The rules rarely change.
Once you understand them, victory feels achievable even against enemies that once looked impossible.
The Psychological Battle
Sekiro is as much about confidence as mechanics.
Many players defeat a boss immediately after taking a break.
Why?
Because frustration causes hesitation.
Hesitation leads to defensive play.
Defensive play usually leads to defeat.
The game quietly encourages calm, decisive action.
That mental battle becomes just as important as fast reflexes.
Does Difficulty Make Sekiro Better?
Not automatically.
Some players simply do not enjoy repeated failure, and there is nothing wrong with that.
Others find enormous satisfaction in overcoming challenges that initially seemed impossible.
Sekiro belongs firmly in the second category.
Its reputation exists because success feels earned rather than given.
Very few games create such dramatic improvement in the player themselves.
By the end, enemies that once seemed impossible become routine.
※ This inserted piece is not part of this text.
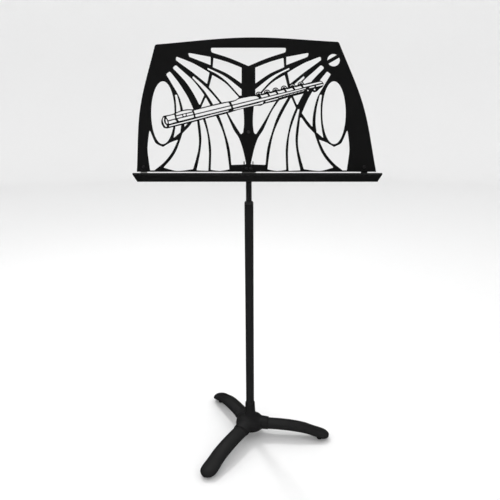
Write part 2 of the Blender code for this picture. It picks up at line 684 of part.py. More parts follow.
def make_knuckle():
    """The boss on the shaft's top, its collar pinned to the shaft."""
    boss = rod_mesh("tilt_knuckle", KNUCKLE_RADIUS, 2 * KNUCKLE_HALF, 28)
    knuckle = place(boss, "tilt_knuckle", BLACK_STEEL, (0, 0, PIVOT_HEIGHT), ALONG_X)
    neck_at = (0, 0, COLLAR_TOP + 0.005)
    collar_at = (0, 0, (COLLAR_TOP + COLLAR_BOTTOM) / 2)
    collar = rod_mesh("knuckle_collar", COLLAR_RADIUS, COLLAR_TOP - COLLAR_BOTTOM, 24)
    combine(knuckle, place(box_mesh("knuckle_neck", NECK_SIZE), "knuckle_neck", None, neck_at), "UNION")
    combine(knuckle, place(collar, "knuckle_collar", None, collar_at), "UNION")
    cross_bore = rod_mesh("knuckle_bore", PIVOT_BOLT_RADIUS + GAP, 0.04)
    socket = rod_mesh("shaft_socket", SHAFT_RADIUS + GAP, 0.016, 24)
    pin_bore = rod_mesh("pin_bore", HEAD_PIN_RADIUS + GAP, 0.04, 12)
    for cutter, where, turn in (
        (cross_bore, (0, 0, PIVOT_HEIGHT), ALONG_X),
        (socket, (0, 0, SHAFT_TOP + GAP - 0.008), (0, 0, 0)),
        (pin_bore, (0, 0, HEAD_PIN_HEIGHT), STAND_UP),
    ):
        combine(knuckle, place(cutter, cutter.name, None, where, turn), "DIFFERENCE")
    pin = rod_mesh("head_pin", HEAD_PIN_RADIUS, HEAD_PIN_LENGTH, 12)
    place(pin, "head_pin", BRIGHT_STEEL, (0, 0, HEAD_PIN_HEIGHT), STAND_UP)


def make_pivot_fixings():
    """The bolt, nut and washers that clamp the ears to the knuckle."""
    washer_at = KNUCKLE_HALF + GAP + WASHER_THICKNESS / 2
    hole = circle(0, 0, PIVOT_HOLE)
    for side, sign in (("left", -1), ("right", 1)):
        name = "friction_washer_" + side
        ring = plate_mesh(name, [circle(0, 0, WASHER_RADIUS, 20), hole], WASHER_THICKNESS)
        place(ring, name, BLACK_NYLON, (sign * washer_at, 0, 0), ALONG_X, TILT)
    outside = KNUCKLE_HALF + WASHER_THICKNESS + 3 * GAP + EAR_SHEET
    spring = plate_mesh("spring_washer", [circle(0, 0, SPRING_RADIUS, 20), hole], SPRING_THICKNESS)
    place(spring, "spring_washer", BRIGHT_STEEL, (outside + SPRING_THICKNESS / 2, 0, 0), ALONG_X, TILT)
    nut_at = outside + SPRING_THICKNESS + GAP
    nut = plate_mesh("tilt_nut", [circle(0, 0, NUT_RADIUS, 6), hole], NUT_THICKNESS)
    place(nut, "tilt_nut", BRIGHT_STEEL, (nut_at + NUT_THICKNESS / 2, 0, 0), ALONG_X, TILT)
    chamfer = 0.0008
    tip = -(outside + nut_at + NUT_THICKNESS + 0.0012)
    bolt = [
        (0.0, PIVOT_HEAD_HEIGHT), (PIVOT_HEAD_RADIUS - chamfer, PIVOT_HEAD_HEIGHT),
        (PIVOT_HEAD_RADIUS, PIVOT_HEAD_HEIGHT - chamfer), (PIVOT_HEAD_RADIUS, 0.0),
        (PIVOT_BOLT_RADIUS, 0.0),
        (PIVOT_BOLT_RADIUS, tip + chamfer), (PIVOT_BOLT_RADIUS - chamfer, tip), (0.0, tip),
    ]
    turned("tilt_bolt", bolt, 20, BRIGHT_STEEL, (-outside, 0, 0), (0, -pi / 2, 0), TILT)


def make_shaft():
    """The inner shaft: its necked tail turns in the tail bush, which a clip holds on."""
    neck_top = SHAFT_BOTTOM + TAIL_BUSH_LENGTH + TAIL_CLIP_HEIGHT + TAIL_NECK_SPARE
    groove = SHAFT_BOTTOM + TAIL_CLIP_HEIGHT
    groove_low = groove - TAIL_GROOVE_WIDTH
    profile = [
        (0.0, SHAFT_TOP), (SHAFT_RADIUS - SHAFT_CHAMFER, SHAFT_TOP),
        (SHAFT_RADIUS, SHAFT_TOP - SHAFT_CHAMFER),
        (SHAFT_RADIUS, neck_top), (TAIL_NECK_RADIUS, neck_top),
        (TAIL_NECK_RADIUS, groove), (TAIL_GROOVE_RADIUS, groove), (TAIL_GROOVE_RADIUS, groove_low),
        (TAIL_NECK_RADIUS, groove_low), (TAIL_NECK_RADIUS, SHAFT_BOTTOM), (0.0, SHAFT_BOTTOM),
    ]
    shaft = turned("inner_shaft", profile, 20, BLACK_STEEL)
    combine(shaft, bpy.data.objects["pin_bore"], "DIFFERENCE")
    low = groove + GAP
    high = neck_top - GAP
    edge = TAIL_BUSH_CHAMFER
    bush = [
        (TAIL_BUSH_RADIUS - edge, high), (TAIL_BUSH_RADIUS, high - edge), (TAIL_BUSH_RADIUS, low + edge),
        (TAIL_BUSH_RADIUS - edge, low), (TAIL_NECK_RADIUS + GAP, low), (TAIL_NECK_RADIUS + GAP, high),
    ]
    turned("tail_bush", bush, 20, BLACK_NYLON)
    clip_top = groove - GAP
    clip_low = groove_low + GAP
    bore = TAIL_GROOVE_RADIUS + GAP
    clip = [(TAIL_CLIP_RADIUS, clip_top), (TAIL_CLIP_RADIUS, clip_low), (bore, clip_low), (bore, clip_top)]
    turned("tail_clip", clip, 16, BRIGHT_STEEL)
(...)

Looking back at your first hours almost feels embarrassing.
Almost.
Verdict: Is Sekiro the Hardest Game Ever?
There is no single hardest game ever made.
Classic arcade games, precision platformers and older action titles all have legitimate claims.
However, Sekiro deserves to be part of that conversation.
It combines unforgiving combat, limited progression, demanding boss encounters and a refusal to let players bypass its core mechanics.
More importantly, it transforms frustration into mastery in a way very few games achieve.
That is why its reputation has endured years after release.
Whether it is objectively the hardest game ever is impossible to prove.
Whether it is one of the finest examples of difficult game design ever created is far easier to argue.
For many players, Sekiro does not simply test their skill.
It changes how they think about action games altogether.